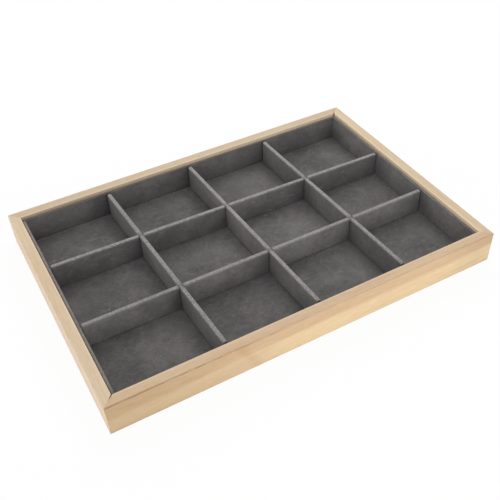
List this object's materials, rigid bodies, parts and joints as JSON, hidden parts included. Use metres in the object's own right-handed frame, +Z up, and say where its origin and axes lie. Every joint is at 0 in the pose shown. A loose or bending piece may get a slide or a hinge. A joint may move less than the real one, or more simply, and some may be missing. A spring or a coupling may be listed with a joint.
{
  "type": "jewelry display tray",
  "caption": "Flat open wooden tray with a grey suede-lined drop-in insert and a lift-out lattice of slotted dividers that forms a grid of compartments.",
  "frame": {"origin": "middle of the flat underside", "axes": "+X along the tray's length, -Y towards the front, +Z up out of the open top"},
  "size_m": [0.35, 0.24, 0.03],
  "materials": {
    "rail_wood": "pale, fine straight grain, clear matt finish",
    "base_panel_board": "plain thin panel board",
    "steel": "plain wire and strip",
    "greyboard": "dense greyboard",
    "suede": "dark grey microfibre suede with brushed nap"
  },
  "bodies": {
    "frame": {"frame_rail_front": "rail_wood", "frame_rail_right": "rail_wood", "frame_rail_back": "rail_wood", "frame_rail_left": "rail_wood", "base_panel": "base_panel_board", "base_panel_brads": "steel", "mitre_v_nails": "steel"},
    "insert": {"insert_floor_board": "greyboard", "insert_floor_suede": "suede", "insert_wall_front_board": "greyboard", "insert_wall_front_suede": "suede", "insert_wall_right_board": "greyboard", "insert_wall_right_suede": "suede", "insert_wall_back_board": "greyboard", "insert_wall_back_suede": "suede", "insert_wall_left_board": "greyboard", "insert_wall_left_suede": "suede"},
    "long_dividers": {"long_divider_front_board": "greyboard", "long_divider_front_suede": "suede", "long_divider_back_board": "greyboard", "long_divider_back_suede": "suede"},
    "short_divider_1": {"short_divider_1_board": "greyboard", "short_divider_1_suede": "suede"},
    "short_divider_2": {"short_divider_2_board": "greyboard", "short_divider_2_suede": "suede"},
    "short_divider_3": {"short_divider_3_board": "greyboard", "short_divider_3_suede": "suede"}
  },
  "joints": [
    {"name": "insert_lift", "type": "slide", "parent": "frame", "child": "insert", "axis": [0, 0, 1], "range_m": [0, 0.035]},
    {"name": "long_dividers_lift", "type": "slide", "parent": "insert", "child": "long_dividers", "axis": [0, 0, 1], "range_m": [0, 0.035]},
    {"name": "short_divider_1_lift", "type": "slide", "parent": "long_dividers", "child": "short_divider_1", "axis": [0, 0, 1], "range_m": [0, 0.03]},
    {"name": "short_divider_2_lift", "type": "slide", "parent": "long_dividers", "child": "short_divider_2", "axis": [0, 0, 1], "range_m": [0, 0.03]},
    {"name": "short_divider_3_lift", "type": "slide", "parent": "long_dividers", "child": "short_divider_3", "axis": [0, 0, 1], "range_m": [0, 0.03]}
  ]
}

= = = =

**Task prompt:** Output all of the data again, exactly.

**Answer to this exercise:**
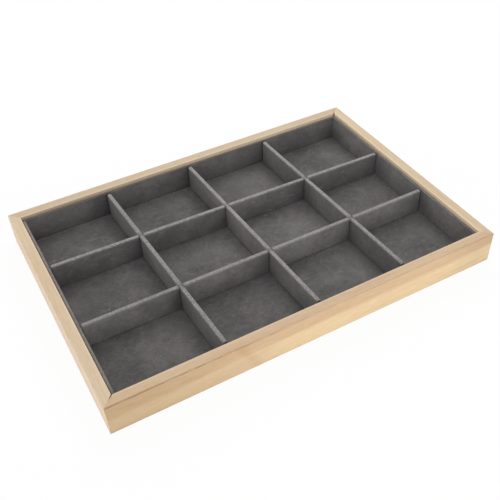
List this object's materials, rigid bodies, parts and joints as JSON, hidden parts included. Use metres in the object's own right-handed frame, +Z up, and say where its origin and axes lie. Every joint is at 0 in the pose shown. A loose or bending piece may get a slide or a hinge. A joint may move less than the real one, or more simply, and some may be missing. A spring or a coupling may be listed with a joint.
{
  "type": "jewelry display tray",
  "caption": "Flat open wooden tray with a grey suede-lined drop-in insert and a lift-out lattice of slotted dividers that forms a grid of compartments.",
  "frame": {"origin": "middle of the flat underside", "axes": "+X along the tray's length, -Y towards the front, +Z up out of the open top"},
  "size_m": [0.35, 0.24, 0.03],
  "materials": {
    "rail_wood": "pale, fine straight grain, clear matt finish",
    "base_panel_board": "plain thin panel board",
    "steel": "plain wire and strip",
    "greyboard": "dense greyboard",
    "suede": "dark grey microfibre suede with brushed nap"
  },
  "bodies": {
    "frame": {"frame_rail_front": "rail_wood", "frame_rail_right": "rail_wood", "frame_rail_back": "rail_wood", "frame_rail_left": "rail_wood", "base_panel": "base_panel_board", "base_panel_brads": "steel", "mitre_v_nails": "steel"},
    "insert": {"insert_floor_board": "greyboard", "insert_floor_suede": "suede", "insert_wall_front_board": "greyboard", "insert_wall_front_suede": "suede", "insert_wall_right_board": "greyboard", "insert_wall_right_suede": "suede", "insert_wall_back_board": "greyboard", "insert_wall_back_suede": "suede", "insert_wall_left_board": "greyboard", "insert_wall_left_suede": "suede"},
    "long_dividers": {"long_divider_front_board": "greyboard", "long_divider_front_suede": "suede", "long_divider_back_board": "greyboard", "long_divider_back_suede": "suede"},
    "short_divider_1": {"short_divider_1_board": "greyboard", "short_divider_1_suede": "suede"},
    "short_divider_2": {"short_divider_2_board": "greyboard", "short_divider_2_suede": "suede"},
    "short_divider_3": {"short_divider_3_board": "greyboard", "short_divider_3_suede": "suede"}
  },
  "joints": [
    {"name": "insert_lift", "type": "slide", "parent": "frame", "child": "insert", "axis": [0, 0, 1], "range_m": [0, 0.035]},
    {"name": "long_dividers_lift", "type": "slide", "parent": "insert", "child": "long_dividers", "axis": [0, 0, 1], "range_m": [0, 0.035]},
    {"name": "short_divider_1_lift", "type": "slide", "parent": "long_dividers", "child": "short_divider_1", "axis": [0, 0, 1], "range_m": [0, 0.03]},
    {"name": "short_divider_2_lift", "type": "slide", "parent": "long_dividers", "child": "short_divider_2", "axis": [0, 0, 1], "range_m": [0, 0.03]},
    {"name": "short_divider_3_lift", "type": "slide", "parent": "long_dividers", "child": "short_divider_3", "axis": [0, 0, 1], "range_m": [0, 0.03]}
  ]
}